What that means is this: “In March
2014,” Crimea was taken out of one bourgeois state and annexed to another. The
Crimean Republic created inside the Russian federation is in no way different
from the ‘Ukrainian’ Republic of Crimea,” from a Marxist point of view given
that these are all “bourgeois state formations.”
But, Kinzhalov argues, “the victory
of the Russian bourgeois and petty bourgeois nationalists in Crimea is
explained not only by the support from Putin and the Russian armed forces. Also
playing a role was the fact that they almost did not meet any resistance.” And that is strange.
“If the positions of the Ukrainian
nationalists on the peninsula initially were weak, that could not be said about
the communists. The CPU had always been
strong precisely in Crimea,” and it was well organized locally and with much
influence. Indeed, “in this regard,
Crimea was one of the most ‘red’ regions of bourgeois Ukraine.”
But “both the Crimean and Russian
communists during the events of February-March 2014 chose an incorrect tactic. They
unqualifiedly supported the position of the Russian authorities and in fact
were trapped in the tail of the Russian nationalists and did not make any
effort to take power into their own hands.”

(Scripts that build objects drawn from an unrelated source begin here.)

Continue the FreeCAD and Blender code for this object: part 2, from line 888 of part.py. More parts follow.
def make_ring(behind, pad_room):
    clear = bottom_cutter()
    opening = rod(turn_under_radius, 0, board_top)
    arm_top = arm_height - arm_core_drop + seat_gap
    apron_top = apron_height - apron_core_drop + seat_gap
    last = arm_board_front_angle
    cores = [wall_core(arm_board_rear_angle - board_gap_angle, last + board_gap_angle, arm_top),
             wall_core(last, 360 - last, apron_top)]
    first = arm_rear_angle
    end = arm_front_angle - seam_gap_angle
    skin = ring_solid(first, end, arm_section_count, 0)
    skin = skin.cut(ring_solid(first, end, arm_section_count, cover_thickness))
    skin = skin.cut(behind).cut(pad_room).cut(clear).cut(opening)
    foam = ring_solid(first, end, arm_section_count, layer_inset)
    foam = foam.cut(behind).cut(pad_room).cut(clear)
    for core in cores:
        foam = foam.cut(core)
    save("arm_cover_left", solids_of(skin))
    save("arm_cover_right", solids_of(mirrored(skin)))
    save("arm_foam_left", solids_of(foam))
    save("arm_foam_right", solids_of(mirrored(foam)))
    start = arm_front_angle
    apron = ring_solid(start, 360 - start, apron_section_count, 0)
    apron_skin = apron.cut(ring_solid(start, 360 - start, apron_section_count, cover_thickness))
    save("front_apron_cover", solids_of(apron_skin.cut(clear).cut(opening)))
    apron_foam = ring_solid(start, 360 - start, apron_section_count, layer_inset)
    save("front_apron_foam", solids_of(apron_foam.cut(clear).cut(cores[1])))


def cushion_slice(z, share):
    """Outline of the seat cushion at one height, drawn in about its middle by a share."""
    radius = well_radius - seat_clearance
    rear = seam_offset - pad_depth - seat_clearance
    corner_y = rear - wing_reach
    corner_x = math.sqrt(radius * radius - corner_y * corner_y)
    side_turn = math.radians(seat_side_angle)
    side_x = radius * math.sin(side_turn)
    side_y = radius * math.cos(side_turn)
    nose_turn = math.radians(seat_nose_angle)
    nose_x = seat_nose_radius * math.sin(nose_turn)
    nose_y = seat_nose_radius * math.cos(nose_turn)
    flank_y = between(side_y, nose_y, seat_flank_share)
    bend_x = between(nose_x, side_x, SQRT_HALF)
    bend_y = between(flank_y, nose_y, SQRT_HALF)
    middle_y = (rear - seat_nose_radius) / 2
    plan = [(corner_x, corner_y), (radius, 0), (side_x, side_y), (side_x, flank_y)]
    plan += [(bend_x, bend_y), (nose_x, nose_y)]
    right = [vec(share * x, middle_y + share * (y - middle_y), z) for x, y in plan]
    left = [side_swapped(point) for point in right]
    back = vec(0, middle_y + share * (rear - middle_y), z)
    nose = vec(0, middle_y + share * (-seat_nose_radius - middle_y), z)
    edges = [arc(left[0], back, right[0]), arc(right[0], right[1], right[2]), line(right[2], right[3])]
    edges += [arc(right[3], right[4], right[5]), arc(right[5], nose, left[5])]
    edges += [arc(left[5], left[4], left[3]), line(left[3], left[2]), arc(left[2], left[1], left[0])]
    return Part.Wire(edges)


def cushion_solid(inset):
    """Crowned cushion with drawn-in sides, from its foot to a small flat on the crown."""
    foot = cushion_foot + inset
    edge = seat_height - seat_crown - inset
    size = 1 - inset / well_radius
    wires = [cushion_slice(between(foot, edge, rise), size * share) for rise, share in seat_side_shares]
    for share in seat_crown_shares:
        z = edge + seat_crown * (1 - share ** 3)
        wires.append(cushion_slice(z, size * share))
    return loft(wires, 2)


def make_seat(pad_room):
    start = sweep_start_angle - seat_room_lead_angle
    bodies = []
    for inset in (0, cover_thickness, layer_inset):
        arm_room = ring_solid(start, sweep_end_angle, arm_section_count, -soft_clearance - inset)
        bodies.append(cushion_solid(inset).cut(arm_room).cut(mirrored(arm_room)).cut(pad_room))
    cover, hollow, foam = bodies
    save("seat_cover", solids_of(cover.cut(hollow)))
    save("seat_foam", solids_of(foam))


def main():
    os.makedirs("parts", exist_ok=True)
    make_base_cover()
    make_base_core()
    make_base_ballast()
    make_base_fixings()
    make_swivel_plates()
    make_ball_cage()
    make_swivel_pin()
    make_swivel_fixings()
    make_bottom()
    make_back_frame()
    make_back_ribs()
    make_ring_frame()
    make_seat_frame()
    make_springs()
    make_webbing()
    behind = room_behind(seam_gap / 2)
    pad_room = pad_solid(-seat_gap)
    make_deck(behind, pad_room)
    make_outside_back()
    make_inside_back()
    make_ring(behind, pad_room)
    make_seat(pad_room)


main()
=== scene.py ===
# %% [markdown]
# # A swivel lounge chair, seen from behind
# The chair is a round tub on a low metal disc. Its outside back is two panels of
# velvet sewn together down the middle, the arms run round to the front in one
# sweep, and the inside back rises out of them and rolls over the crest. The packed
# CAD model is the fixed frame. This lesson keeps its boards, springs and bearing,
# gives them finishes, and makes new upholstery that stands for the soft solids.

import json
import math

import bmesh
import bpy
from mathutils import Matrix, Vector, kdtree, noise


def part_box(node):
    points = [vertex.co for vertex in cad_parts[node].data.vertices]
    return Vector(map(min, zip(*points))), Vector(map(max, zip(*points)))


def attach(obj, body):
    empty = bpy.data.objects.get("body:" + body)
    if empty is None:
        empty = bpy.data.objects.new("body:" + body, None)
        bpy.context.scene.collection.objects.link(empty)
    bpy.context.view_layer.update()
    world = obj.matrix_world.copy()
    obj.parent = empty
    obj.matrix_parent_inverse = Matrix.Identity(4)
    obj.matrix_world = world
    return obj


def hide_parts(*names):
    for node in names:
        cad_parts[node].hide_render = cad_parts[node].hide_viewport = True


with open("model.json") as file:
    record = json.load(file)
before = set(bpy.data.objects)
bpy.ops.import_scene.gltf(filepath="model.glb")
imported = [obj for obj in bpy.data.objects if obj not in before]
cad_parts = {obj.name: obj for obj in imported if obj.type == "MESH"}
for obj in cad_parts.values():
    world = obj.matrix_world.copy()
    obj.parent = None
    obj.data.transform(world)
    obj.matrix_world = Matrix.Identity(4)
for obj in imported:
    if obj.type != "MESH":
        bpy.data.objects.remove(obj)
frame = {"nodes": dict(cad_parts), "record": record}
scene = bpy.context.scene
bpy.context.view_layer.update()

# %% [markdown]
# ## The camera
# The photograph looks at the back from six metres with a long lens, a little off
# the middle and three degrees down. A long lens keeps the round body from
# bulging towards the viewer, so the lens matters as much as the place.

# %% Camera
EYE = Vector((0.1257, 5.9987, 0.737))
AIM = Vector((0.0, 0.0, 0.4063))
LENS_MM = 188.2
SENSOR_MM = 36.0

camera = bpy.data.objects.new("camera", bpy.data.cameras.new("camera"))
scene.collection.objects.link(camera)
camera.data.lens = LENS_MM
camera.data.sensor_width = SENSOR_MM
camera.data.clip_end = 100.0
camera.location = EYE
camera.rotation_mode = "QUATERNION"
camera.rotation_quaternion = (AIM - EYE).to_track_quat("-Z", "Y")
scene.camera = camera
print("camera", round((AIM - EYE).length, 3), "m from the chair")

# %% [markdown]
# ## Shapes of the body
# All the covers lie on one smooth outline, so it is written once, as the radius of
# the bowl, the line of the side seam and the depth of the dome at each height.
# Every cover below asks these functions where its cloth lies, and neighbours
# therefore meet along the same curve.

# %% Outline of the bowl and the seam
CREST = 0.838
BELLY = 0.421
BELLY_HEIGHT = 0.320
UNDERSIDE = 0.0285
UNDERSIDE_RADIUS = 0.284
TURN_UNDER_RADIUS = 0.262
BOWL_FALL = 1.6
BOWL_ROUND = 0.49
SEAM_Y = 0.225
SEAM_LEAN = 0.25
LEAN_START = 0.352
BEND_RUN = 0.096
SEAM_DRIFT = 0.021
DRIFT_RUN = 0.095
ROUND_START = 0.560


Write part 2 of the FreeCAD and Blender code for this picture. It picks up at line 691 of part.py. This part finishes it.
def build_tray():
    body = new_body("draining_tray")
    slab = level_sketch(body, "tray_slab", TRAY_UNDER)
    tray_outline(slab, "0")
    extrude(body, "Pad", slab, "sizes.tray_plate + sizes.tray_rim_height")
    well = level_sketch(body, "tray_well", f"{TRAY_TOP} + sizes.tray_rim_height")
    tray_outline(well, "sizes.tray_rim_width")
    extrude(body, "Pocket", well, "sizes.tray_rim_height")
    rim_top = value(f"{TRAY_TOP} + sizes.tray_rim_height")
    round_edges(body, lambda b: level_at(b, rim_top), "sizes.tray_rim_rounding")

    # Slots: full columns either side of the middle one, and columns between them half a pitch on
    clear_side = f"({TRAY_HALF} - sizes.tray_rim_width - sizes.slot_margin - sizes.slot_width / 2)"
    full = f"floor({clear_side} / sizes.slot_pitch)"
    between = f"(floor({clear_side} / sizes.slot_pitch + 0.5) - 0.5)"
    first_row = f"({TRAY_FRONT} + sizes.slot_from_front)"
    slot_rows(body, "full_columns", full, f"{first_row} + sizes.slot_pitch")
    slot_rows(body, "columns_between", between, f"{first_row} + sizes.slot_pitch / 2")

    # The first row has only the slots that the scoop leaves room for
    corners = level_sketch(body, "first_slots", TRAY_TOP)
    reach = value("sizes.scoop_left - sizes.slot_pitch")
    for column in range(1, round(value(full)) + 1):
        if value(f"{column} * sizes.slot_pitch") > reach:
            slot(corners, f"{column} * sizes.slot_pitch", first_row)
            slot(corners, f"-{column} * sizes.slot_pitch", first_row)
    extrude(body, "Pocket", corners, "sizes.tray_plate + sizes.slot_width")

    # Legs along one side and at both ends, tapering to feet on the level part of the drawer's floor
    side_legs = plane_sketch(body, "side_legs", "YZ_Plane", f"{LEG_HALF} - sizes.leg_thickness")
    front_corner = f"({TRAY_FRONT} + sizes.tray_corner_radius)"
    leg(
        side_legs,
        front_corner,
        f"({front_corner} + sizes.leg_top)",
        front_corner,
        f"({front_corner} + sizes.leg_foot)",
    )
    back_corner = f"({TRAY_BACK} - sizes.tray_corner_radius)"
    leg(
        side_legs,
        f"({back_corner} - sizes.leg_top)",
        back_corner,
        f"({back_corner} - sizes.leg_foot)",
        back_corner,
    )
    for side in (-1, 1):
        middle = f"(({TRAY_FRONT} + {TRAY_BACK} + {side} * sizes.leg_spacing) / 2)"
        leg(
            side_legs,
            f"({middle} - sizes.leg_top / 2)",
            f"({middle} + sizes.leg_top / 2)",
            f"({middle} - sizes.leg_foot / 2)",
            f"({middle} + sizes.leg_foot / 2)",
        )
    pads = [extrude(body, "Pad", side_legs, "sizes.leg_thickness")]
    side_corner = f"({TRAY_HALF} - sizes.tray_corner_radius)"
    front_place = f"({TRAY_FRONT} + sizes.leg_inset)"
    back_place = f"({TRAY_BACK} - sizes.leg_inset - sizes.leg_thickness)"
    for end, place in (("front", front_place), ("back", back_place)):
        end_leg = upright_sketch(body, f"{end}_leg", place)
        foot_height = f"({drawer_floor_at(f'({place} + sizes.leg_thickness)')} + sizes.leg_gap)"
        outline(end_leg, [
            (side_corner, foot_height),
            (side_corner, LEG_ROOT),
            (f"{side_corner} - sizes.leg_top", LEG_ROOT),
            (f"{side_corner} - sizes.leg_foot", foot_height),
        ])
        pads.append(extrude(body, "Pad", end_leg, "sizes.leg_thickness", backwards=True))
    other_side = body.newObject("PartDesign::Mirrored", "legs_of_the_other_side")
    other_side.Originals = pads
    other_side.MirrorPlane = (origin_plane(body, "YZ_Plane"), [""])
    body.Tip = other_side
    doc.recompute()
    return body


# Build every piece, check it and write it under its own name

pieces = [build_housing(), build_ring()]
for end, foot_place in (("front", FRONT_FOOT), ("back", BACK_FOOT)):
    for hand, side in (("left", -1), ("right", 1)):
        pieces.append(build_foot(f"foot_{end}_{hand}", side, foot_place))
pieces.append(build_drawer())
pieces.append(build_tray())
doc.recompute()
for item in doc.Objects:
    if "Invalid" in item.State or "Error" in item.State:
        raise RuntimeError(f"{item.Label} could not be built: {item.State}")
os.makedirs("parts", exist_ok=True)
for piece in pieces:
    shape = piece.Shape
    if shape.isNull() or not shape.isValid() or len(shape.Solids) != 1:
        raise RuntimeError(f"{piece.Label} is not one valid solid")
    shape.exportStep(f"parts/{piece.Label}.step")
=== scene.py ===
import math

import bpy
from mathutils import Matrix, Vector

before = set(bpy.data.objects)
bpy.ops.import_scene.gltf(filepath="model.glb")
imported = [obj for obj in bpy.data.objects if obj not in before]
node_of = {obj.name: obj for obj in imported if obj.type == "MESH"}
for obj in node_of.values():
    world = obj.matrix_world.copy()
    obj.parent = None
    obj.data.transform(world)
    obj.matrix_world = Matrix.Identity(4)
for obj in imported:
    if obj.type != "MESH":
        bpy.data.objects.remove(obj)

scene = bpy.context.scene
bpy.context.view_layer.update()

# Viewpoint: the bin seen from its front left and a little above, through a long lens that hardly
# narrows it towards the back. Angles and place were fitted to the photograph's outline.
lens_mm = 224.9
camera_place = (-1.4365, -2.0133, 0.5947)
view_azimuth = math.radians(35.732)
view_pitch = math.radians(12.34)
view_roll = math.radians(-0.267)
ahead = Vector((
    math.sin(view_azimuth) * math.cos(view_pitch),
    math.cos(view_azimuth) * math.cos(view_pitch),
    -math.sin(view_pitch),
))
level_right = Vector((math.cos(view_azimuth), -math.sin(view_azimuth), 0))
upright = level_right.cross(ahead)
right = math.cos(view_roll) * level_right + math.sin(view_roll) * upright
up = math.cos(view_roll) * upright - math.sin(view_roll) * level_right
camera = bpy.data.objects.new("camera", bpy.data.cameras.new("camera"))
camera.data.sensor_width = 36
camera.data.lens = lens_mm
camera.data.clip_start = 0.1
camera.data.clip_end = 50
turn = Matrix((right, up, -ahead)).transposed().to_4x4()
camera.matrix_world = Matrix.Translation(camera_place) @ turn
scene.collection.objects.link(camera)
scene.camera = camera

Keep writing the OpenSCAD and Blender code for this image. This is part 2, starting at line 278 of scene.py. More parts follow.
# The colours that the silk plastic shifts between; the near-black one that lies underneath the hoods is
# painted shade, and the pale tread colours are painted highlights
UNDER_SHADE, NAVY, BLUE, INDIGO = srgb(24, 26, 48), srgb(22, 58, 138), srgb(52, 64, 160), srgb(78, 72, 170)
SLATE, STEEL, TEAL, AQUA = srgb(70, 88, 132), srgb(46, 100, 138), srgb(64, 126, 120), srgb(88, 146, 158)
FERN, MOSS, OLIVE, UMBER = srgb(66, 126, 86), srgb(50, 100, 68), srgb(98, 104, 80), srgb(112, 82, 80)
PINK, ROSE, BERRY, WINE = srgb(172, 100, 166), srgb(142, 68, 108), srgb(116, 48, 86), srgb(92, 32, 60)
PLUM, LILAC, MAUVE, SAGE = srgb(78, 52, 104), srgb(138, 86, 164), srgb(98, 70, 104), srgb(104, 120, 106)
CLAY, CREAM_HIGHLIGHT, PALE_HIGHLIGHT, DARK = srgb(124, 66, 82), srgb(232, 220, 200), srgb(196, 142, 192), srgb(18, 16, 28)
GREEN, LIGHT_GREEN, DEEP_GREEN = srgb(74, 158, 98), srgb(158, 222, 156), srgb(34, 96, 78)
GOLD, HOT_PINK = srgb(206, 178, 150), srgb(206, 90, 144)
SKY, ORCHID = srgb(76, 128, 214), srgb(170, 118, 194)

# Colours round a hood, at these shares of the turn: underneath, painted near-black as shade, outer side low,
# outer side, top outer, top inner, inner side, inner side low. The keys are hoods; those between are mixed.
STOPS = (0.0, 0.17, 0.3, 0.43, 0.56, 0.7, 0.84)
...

And that was the case, Kinzhalov adds, “despite
the fact that the Russian nationalist parties and organizations were weaker
than the Communist Party.” Instead of acting, the communists in Crimea
passively or even actively supported the inclusion of Crimea within “bourgeois
Russia” and the subordination of their republic to “the Russian
silovikoligarchy.”
Most communists in Russia supported the
Kremlin’s action, he writes, “welcoming the formation of two new regions in the
bourgeois Russian Federation,” although a minority of them “took the absolutely
incorrect approach of supporting the territorial integrity of bourgeois
Ukraine.”
Given their experience with the new
Russian realities, Kinzhalov says, Crimean residents are rapidly dispensing
with their “rose-colored glasses.” They don’t want to see their republic
returned to Ukraine, but “at the same time,” they are increasingly angry at the
policies the bourgeois Russian Federation is carrying out in their land.
Dissatisfaction is growing in Crimea, he
argues, because despite all the claims of Russian propaganda, Crimea’s people “are
being convinced by their own experience that in Rus, only the rich but not the
people can live well.”
Is there a way out? “Bourgeois nationalists of Ukraine and Russia
are unsuccessfully trying to impose on all of us a choice between two equally
unacceptable evils,” a Crimea within Ukraine or a Crimea within the Russian
Federation. But the Russian left must now allow either to define the choice.
Instead, Kinzhalov says, the left in
Russia and in Ukraine must say “’We are against a bourgeois Ukraine, we are
against a bourgeois Russia, [and] we are against a bourgeois Crimea! We are for
a Soviet Russia, we are for a Soviet Ukraine [and] we are for a Soviet Crimea.”
And to that end, the left must expose what the rulers are doing in all three
places and demand the formation of a Crimean Soviet Socialist Republic.